* **Given information**:
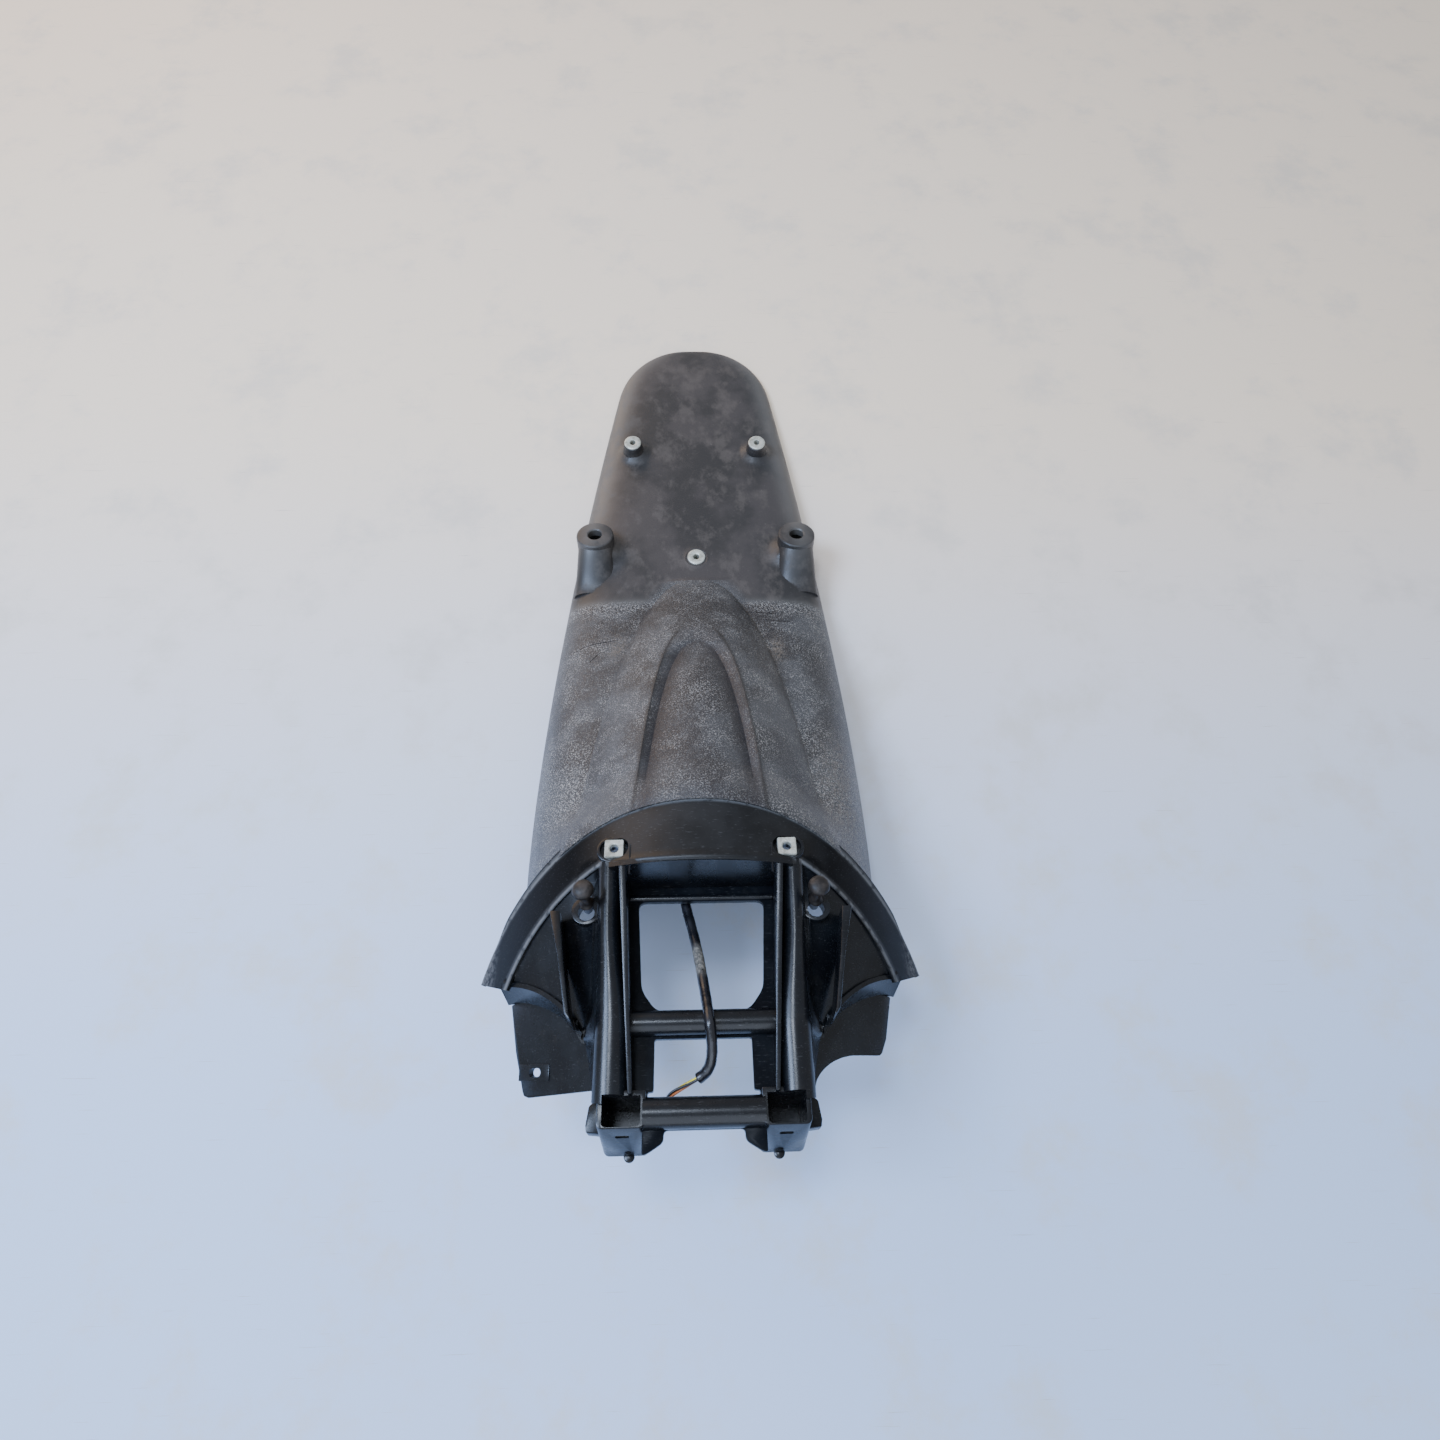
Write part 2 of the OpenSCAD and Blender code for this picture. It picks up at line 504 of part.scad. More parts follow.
// Posts, bosses and pads that carry the fittings
insert_z = bracket_height - insert_flange_h;
module insert_spot() {
    for (x = [-1, 1]) translate([x * insert_spacing / 2, rear_insert_y, 0]) children();
    translate([0, middle_insert_y, 0]) children();
}
module posts() {
    for (x = [-1, 1]) translate([x * insert_spacing / 2, rear_insert_y, insert_z - 15])
        cylinder(h = 15, r1 = 9.6, r2 = 7.4, $fn = 32);
    translate([0, middle_insert_y, insert_z - 12]) cylinder(h = 12, r = 9.4, $fn = 32);
}
module middle_recess() translate([0, middle_insert_y, insert_z])
    cylinder(h = 6, d = insert_flange_d + 1.4, $fn = 36);
module post_bores() insert_spot() {
    translate([0, 0, insert_z - insert_barrel_h - 0.4]) cylinder(h = 20, d = insert_barrel_d + 0.1, $fn = 48);
    cylinder(h = 40, d = insert_bore_d + 1, $fn = 40);
}
module boss_spot() translate([boss_offset, boss_y, boss_height]) rotate([-mould_tilt, 0, 0]) children();
module boss() boss_spot() translate([0, 0, -34]) cylinder(h = 34, d = boss_d, $fn = 40);
module boss_ramp() hull() {
    boss_spot() translate([0, 0, -9]) cylinder(h = 4, d = boss_d - 1, $fn = 20);
    translate([boss_offset, boss_y - 34, deck_height(boss_y - 34) - 9]) cylinder(h = 6, r = 10, $fn = 16);
}
module boss_hollow() boss_spot() translate([0, 0, -64]) cylinder(h = 58, d = boss_d - 6, $fn = 36);
module boss_bore() boss_spot() translate([0, 0, -12]) cylinder(h = 24, d = boss_bore_d, $fn = 64);
nut_y = step_y + nut_from_step;
nut_v = local_v(nut_y, band_z(nut_offset, nut_y));
nut_w = local_w(nut_y, band_z(nut_offset, nut_y)) - 2.8;
module stadium(l, w, h) linear_extrude(h) {
    square([l - w, w], center = true);
    for (x = [-1, 1]) translate([x * (l - w) / 2, 0]) circle(d = w, $fn = 20);
}
module nut_pad() translate([nut_offset, nut_v, nut_w - 4]) stadium(nut_pocket_length + 3.4, nut_pocket_width + 3.4, 6.4);
module nut_pocket() translate([nut_offset, nut_v, nut_w]) {
    stadium(nut_pocket_length, nut_pocket_width, 12);
    translate([0, 0, -6]) cylinder(h = 12, d = nut_bore_d + 0.8, $fn = 20);
}
peg_base_y = peg_y - 4;
peg_v = local_v(peg_y, 134.5);
peg_w = local_w(peg_base_y, 134.5);
module peg_pad() translate([peg_offset, peg_v - 1.4, peg_w - 4]) cylinder(h = 4, d = keyhole_d + 5.4, $fn = 28);
module keyhole() translate([peg_offset, peg_v - 2.8, peg_w - 9]) linear_extrude(20) {
    circle(d = keyhole_d, $fn = 28);
    translate([-peg_stem_d / 2 - 0.1, 0]) square([peg_stem_d + 0.2, 7.4]);
}

// Every wall, sheet and pad of the moulding in one shell, as wide as the band from tip to tip
module shell() resize([2 * band_half_width, 0, 0]) difference() {
    union() {
        skin();
        band();
        both() {
            side_panel();
            rail();
            inner_rib();
            outer_rib();
            fin();
            boss();
            boss_ramp();
            tilted() {
                socket();
                tab();
                nut_pad();
                peg_pad();
                pin_lug();
            }
        }
        tilted() {
            carrier_floor();
            crossbar(bar1_v, crossbar1_width / 2, 40);
            crossbar(bar2_v, crossbar2_width / 2, 31);
            step_wall();
        }
        wing(RIGHT_WING);
        mirror([1, 0, 0]) {
            wing(LEFT_WING);
            clip_pad();
        }
        posts();
        at_rear_plug() translate([0, 0, 5]) cylinder(h = 3.8, d = 9, $fn = 24);
    }
    tilted() {
        crossbar_hollow(bar1_v, crossbar1_width / 2, window1_half_widths[1] - 2);
        crossbar_hollow(bar2_v, crossbar2_width / 2, window2_half_width);
    }
    both() {
        boss_hollow();
        tilted() {
            socket_cut();
            nut_pocket();
            keyhole();
        }
    }
    middle_recess();
    mirror([1, 0, 0]) wing_slot();
}

// The whole moulding, with its round bores
module fender_moulding() color(plastic) difference() {
    shell();
    both() boss_bore();
    post_bores();
}

// Threaded inserts with a flange, on which a plate bracket is screwed
module plate_inserts() color(zinc) insert_spot() translate([0, 0, insert_z]) difference() {
    union() {
        cylinder(h = insert_flange_h, d = insert_flange_d, $fn = 64);
        translate([0, 0, -insert_barrel_h]) cylinder(h = insert_barrel_h + 0.2, d = insert_barrel_d, $fn = 48);
    }
    translate([0, 0, -insert_barrel_h - 1]) cylinder(h = insert_barrel_h + 4, d = insert_bore_d, $fn = 40);
}

// Square nuts lying in the oval pockets of the band
module square_nuts() color(zinc) both() tilted() translate([nut_offset, nut_v, nut_w]) difference() {
    intersection() {
        translate([-nut_width / 2, -nut_width / 2, 0]) cube([nut_width, nut_width, nut_height]);
        cylinder(h = nut_height, d = nut_width * 1.3, $fn = 48);
        translate([0, 0, -1.3]) cylinder(h = nut_height + 6, r1 = nut_width, r2 = nut_width * 0.55, $fn = 48);
    }
    translate([0, 0, -1]) cylinder(h = nut_height + 2, d = nut_bore_d, $fn = 40);
}

// Rubber pegs with a mushroom head, pushed through the keyholes
module rubber_pegs() color(rubber) both() tilted() translate([peg_offset, peg_v + 2, peg_w]) rotate_extrude($fn = 48)
    polygon([[0, -8.5], [peg_stem_d / 2 - 0.6, -8.5], [peg_stem_d / 2, -7.6], [peg_stem_d / 2, 0],
        [peg_stem_d / 2 + 1.4, 0], [peg_stem_d / 2 + 1.4, 1.6], [peg_stem_d / 2, 2.6],
        [peg_stem_d / 2, peg_height - 7], [peg_head_d / 2 - 0.8, peg_height - 4.6], [peg_head_d / 2, peg_height - 3.6],
        [peg_head_d / 2 - 0.4, peg_height - 2], [peg_head_d / 2 - 1.8, peg_height - 0.6], [peg_head_d / 4, peg_height],
        [0, peg_height]]);

// Locating pins under the sockets
pin_v = socket_v - 22.8;
pin_w = socket_top - socket_height + 2;
module pin_lug() translate([socket_offset - 1.4, pin_v, pin_w]) cylinder(h = 7, r = pin_collar_d / 2 + 0.7, $fn = 20);
module front_pins() color(plastic) both() tilted()
    translate([socket_offset - 1.4, pin_v, pin_w - 2]) rotate([180, 0, 0]) {
        cylinder(h = 2.2, d = pin_collar_d, $fn = 48);
        translate([0, 0, 2.2]) cylinder(h = 3.6, r1 = pin_collar_d / 2 - 0.4, r2 = pin_shank_d / 2 - 0.4, $fn = 40);
        translate([0, 0, 5.8]) cylinder(h = 5, r1 = pin_shank_d / 2 - 0.8, r2 = 0.5, $fn = 32);
    }

// The loom: a sleeve held by a plug under the hump, lying over the rear crossbar, and the leads beyond
// it, which go down to a second plug under the front crossbar
plug_lean = 25;
plug_spot = [-13, 150, 121.4];
module at_rear_plug() translate(plug_spot) rotate([-plug_lean, 0, 0]) children();
front_plug = [-19, bar2_v, -8.2];
SLEEVE_ROUTE = [
    [-13, 140.9, 125.6], [-13, 136, 127.8], [-13, 130.5, 129.1], [-12.8, 125, 128.9], [-12.6, 119.5, 126.8],
    [-12.4, 114.5, 123.2], [-12, 109, 118.4], [-11.7, 103.5, 113.8], [-11.4, 98, 110.6], [-11, 91.5, 109],
    [-10.2, 84.5, 108.8], [-9.3, 77.5, 109.7], [-8, 71.5, 111.8], [-6.5, 65.5, 114.4], [-4.6, 58, 117.8],
    [-2.6, 49, 122.2], [-0.6, 38, 128], [1, 28, 133.8], [2, 21, 139.2], [2.7, 16, 143.2], [3.3, 11, 145.5],
    [4, 5, 144.9], [4.3, -0.5, 143.6], [4, -5, 142], [2.9, -9, 140.2], [0.6, -12.3, 138.6], [-2.6, -14.6, 137.2]];
LEADS_ROUTE = [
    [-2.6, -14.6, 137.2], [-6.8, -16.7, 136.2], [-11, -18.7, 135.4], [-14.6, -20.6, 134.8], [-17.2, -22.6, 134.5],
    [-18.6, -25, 134.6], [-19, -27.3, 134.8]];
function curve(a, b, c, d, t) = 0.5 * (2 * b + (c - a) * t + (2 * a - 5 * b + 4 * c - d) * t * t
    + (3 * b - 3 * c + d - a) * t * t * t);
function route(list, steps) = let (n = len(list) - 1) concat(
    [for (i = [0 : n - 1]) for (s = [0 : steps - 1]) curve(
        list[max(i - 1, 0)], list[i], list[i + 1], list[min(i + 2, n)], s / steps)], [list[n]]);
module tube(list, d, sides) {
    n = len(list) - 1;
    rings = [for (i = [0 : n]) let (
        t = unit(list[min(i + 1, n)] - list[max(i - 1, 0)]),
        a = unit(cross(t, [1, 0, 0])), b = cross(t, a))
        [for (k = [0 : sides - 1]) list[i] + d / 2 * (cos(360 * k / sides) * a + sin(360 * k / sides) * b)]];
    points = [for (r = rings) each r];
    faces = [
        [for (k = [0 : sides - 1]) k],
        [for (k = [sides - 1 : -1 : 0]) n * sides + k],
        for (i = [0 : n - 1]) for (k = [0 : sides - 1]) let (m = (k + 1) % sides) each [
            [i * sides + k, (i + 1) * sides + k, (i + 1) * sides + m],
            [i * sides + k, (i + 1) * sides + m, i * sides + m]]];
    polyhedron(points, faces, convexity = 8);
}
module loom_sleeve() color(rubber) tube(route(SLEEVE_ROUTE, 2), sleeve_d, 12);
module loom_leads() color(rubber) tube(route(LEADS_ROUTE, 2), leads_d, 8);
module loom_plugs() color(rubber) {
    at_rear_plug() {
        difference() {
            translate([-8, -10, -5]) cube([16, 20, 10]);
            translate([-9, -0.6, 3.2]) cube([4.4, 12, 3]);
        }
        translate([-6.4, 10, -3.6]) cube([12.8, 5, 7.2]);
    }
    tilted() translate(front_plug) {
        translate([-8, -4.6, -4.4]) cube([16, 9.2, 9.6]);
    }
}

// The row's frame: centred along the part, with the base on zero
front_y = lip_y + pin_v * cos(mould_tilt) + (pin_w - 12.8) * sin(mould_tilt) - 0.5;
middle_y = (tip_y + front_y) / 2;
module placed() translate([0, -middle_y, 0]) children();

placed() fender_moulding();
placed() plate_inserts();
placed() square_nuts();
placed() rubber_pegs();
placed() front_pins();
placed() loom_sleeve();
placed() loom_leads();
placed() loom_plugs();
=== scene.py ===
"""Dress a used plastic motorcycle rear fender on a worn pale bench, its tail away from the camera."""

from __future__ import annotations

import logging
import math
from dataclasses import dataclass, field
from enum import Enum

import bmesh
import bpy
import numpy as np
from mathutils import Matrix

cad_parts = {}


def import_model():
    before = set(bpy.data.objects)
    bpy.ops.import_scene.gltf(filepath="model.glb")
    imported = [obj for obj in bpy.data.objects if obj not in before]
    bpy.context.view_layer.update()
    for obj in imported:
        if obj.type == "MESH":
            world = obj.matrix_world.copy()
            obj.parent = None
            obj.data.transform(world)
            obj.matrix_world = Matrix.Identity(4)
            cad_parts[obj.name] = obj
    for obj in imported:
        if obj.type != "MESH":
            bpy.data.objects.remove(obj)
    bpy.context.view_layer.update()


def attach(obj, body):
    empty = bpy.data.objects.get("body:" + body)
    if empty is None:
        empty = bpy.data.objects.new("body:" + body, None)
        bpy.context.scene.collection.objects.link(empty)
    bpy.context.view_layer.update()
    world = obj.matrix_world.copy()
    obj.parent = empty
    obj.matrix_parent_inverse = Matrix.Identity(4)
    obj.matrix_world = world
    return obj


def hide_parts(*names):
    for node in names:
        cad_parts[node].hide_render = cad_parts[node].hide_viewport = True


LOG = logging.getLogger("fender")
MIDDLE_Y = 275.87  # from the bench drawing's zero to the row's zero, along the part, in millimetres


def smooth(value: np.ndarray | float) -> np.ndarray:
    """Return the smooth step of a number or array, which rises from 0 to 1."""
    step = np.clip(value, 0.0, 1.0)
    return step * step * (3 - 2 * step)


def shade(colour: str) -> tuple[float, float, float, float]:
    """Turn a screen colour into the linear colour that a material needs.

    Args:
        colour: six hexadecimal digits, with or without a hash.

    Returns:
        Linear red, green and blue, and an alpha of 1.
    """
    parts = [int(colour.lstrip("#")[i : i + 2], 16) / 255 for i in (0, 2, 4)]
    lin = [c / 12.92 if c <= 0.04045 else ((c + 0.055) / 1.055) ** 2.4 for c in parts]
    return (lin[0], lin[1], lin[2], 1.0)


# Shapes


@dataclass(frozen=True)
class Stand:
    """A local frame: an origin on the bench drawing, and a turn about x and then y."""

    origin: tuple[float, float, float] = (0.0, 0.0, 0.0)
    about_x: float = 0.0
    about_y: float = 0.0

    def place(self, points: np.ndarray) -> np.ndarray:
        """Move local points into the bench drawing.

        Args:
            points: an array whose last axis is x, y and z in millimetres.

        Returns:
            The same points on the bench drawing.
        """
        turn = Matrix.Rotation(math.radians(self.about_x), 3, "X") @ Matrix.Rotation(
            math.radians(self.about_y), 3, "Y"
        )
        return np.asarray(points, float) @ np.array(turn).T + np.array(self.origin)


@dataclass
class Form:
    """A closed surface in millimetres on the bench drawing: its points and its faces."""

    points: np.ndarray
    faces: list[list[int]]

    def mirrored(self) -> Form:
        """Return the same form on the other side of the middle."""
        return Form(self.points * [-1, 1, 1], [f[::-1] for f in self.faces])

    def placed(self, stand: Stand) -> Form:
        """Return the form moved out of a local frame."""
        return Form(stand.place(self.points), self.faces)

    def mesh(self, name: str) -> bpy.types.Mesh:
        """Write the form as a mesh in metres in the row's frame.

        Args:
            name: the mesh's name.

        Returns:
            The mesh, with its normals outward.
        """
        mesh = bpy.data.meshes.new(name)
        mesh.from_pydata(((self.points - [0, MIDDLE_Y, 0]) / 1000).tolist(), [], self.faces)
        mesh.validate()
        return mesh

    def rounded(self, width: float, angle: float = 35.0, steps: int = 2) -> Form:
        """Round the form's sharp edges.

        Args:
            width: how far the rounding reaches, in millimetres.
            angle: the least angle between two faces that counts as an edge, in degrees.
            steps: how many strips each rounding has.

        Returns:
            The rounded form.
        """
        work = bmesh.new()
        work.from_mesh(self.mesh("work"))
        sharp = [e for e in work.edges if e.is_manifold and e.calc_face_angle(0) > math.radians(angle)]
        bmesh.ops.bevel(
            work, geom=sharp, offset=width / 1000, segments=steps, affect="EDGES", profile=0.5,
            clamp_overlap=True
        )
        work.verts.index_update()
        points = np.array([v.co for v in work.verts], float) * 1000 + [0, MIDDLE_Y, 0]
        faces = [[v.index for v in f.verts] for f in work.faces]
        work.free()
        return Form(points, faces)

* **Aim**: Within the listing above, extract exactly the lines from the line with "cad_parts[node].hide_render = cad_parts[node].hide_viewport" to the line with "closed surface in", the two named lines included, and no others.

* **Response to the exercise**:
        cad_parts[node].hide_render = cad_parts[node].hide_viewport = True


LOG = logging.getLogger("fender")
MIDDLE_Y = 275.87  # from the bench drawing's zero to the row's zero, along the part, in millimetres


def smooth(value: np.ndarray | float) -> np.ndarray:
    """Return the smooth step of a number or array, which rises from 0 to 1."""
    step = np.clip(value, 0.0, 1.0)
    return step * step * (3 - 2 * step)


def shade(colour: str) -> tuple[float, float, float, float]:
    """Turn a screen colour into the linear colour that a material needs.

    Args:
        colour: six hexadecimal digits, with or without a hash.

    Returns:
        Linear red, green and blue, and an alpha of 1.
    """
    parts = [int(colour.lstrip("#")[i : i + 2], 16) / 255 for i in (0, 2, 4)]
    lin = [c / 12.92 if c <= 0.04045 else ((c + 0.055) / 1.055) ** 2.4 for c in parts]
    return (lin[0], lin[1], lin[2], 1.0)


# Shapes


@dataclass(frozen=True)
class Stand:
    """A local frame: an origin on the bench drawing, and a turn about x and then y."""

    origin: tuple[float, float, float] = (0.0, 0.0, 0.0)
    about_x: float = 0.0
    about_y: float = 0.0

    def place(self, points: np.ndarray) -> np.ndarray:
        """Move local points into the bench drawing.

        Args:
            points: an array whose last axis is x, y and z in millimetres.

        Returns:
            The same points on the bench drawing.
        """
        turn = Matrix.Rotation(math.radians(self.about_x), 3, "X") @ Matrix.Rotation(
            math.radians(self.about_y), 3, "Y"
        )
        return np.asarray(points, float) @ np.array(turn).T + np.array(self.origin)


@dataclass
class Form:
    """A closed surface in millimetres on the bench drawing: its points and its faces."""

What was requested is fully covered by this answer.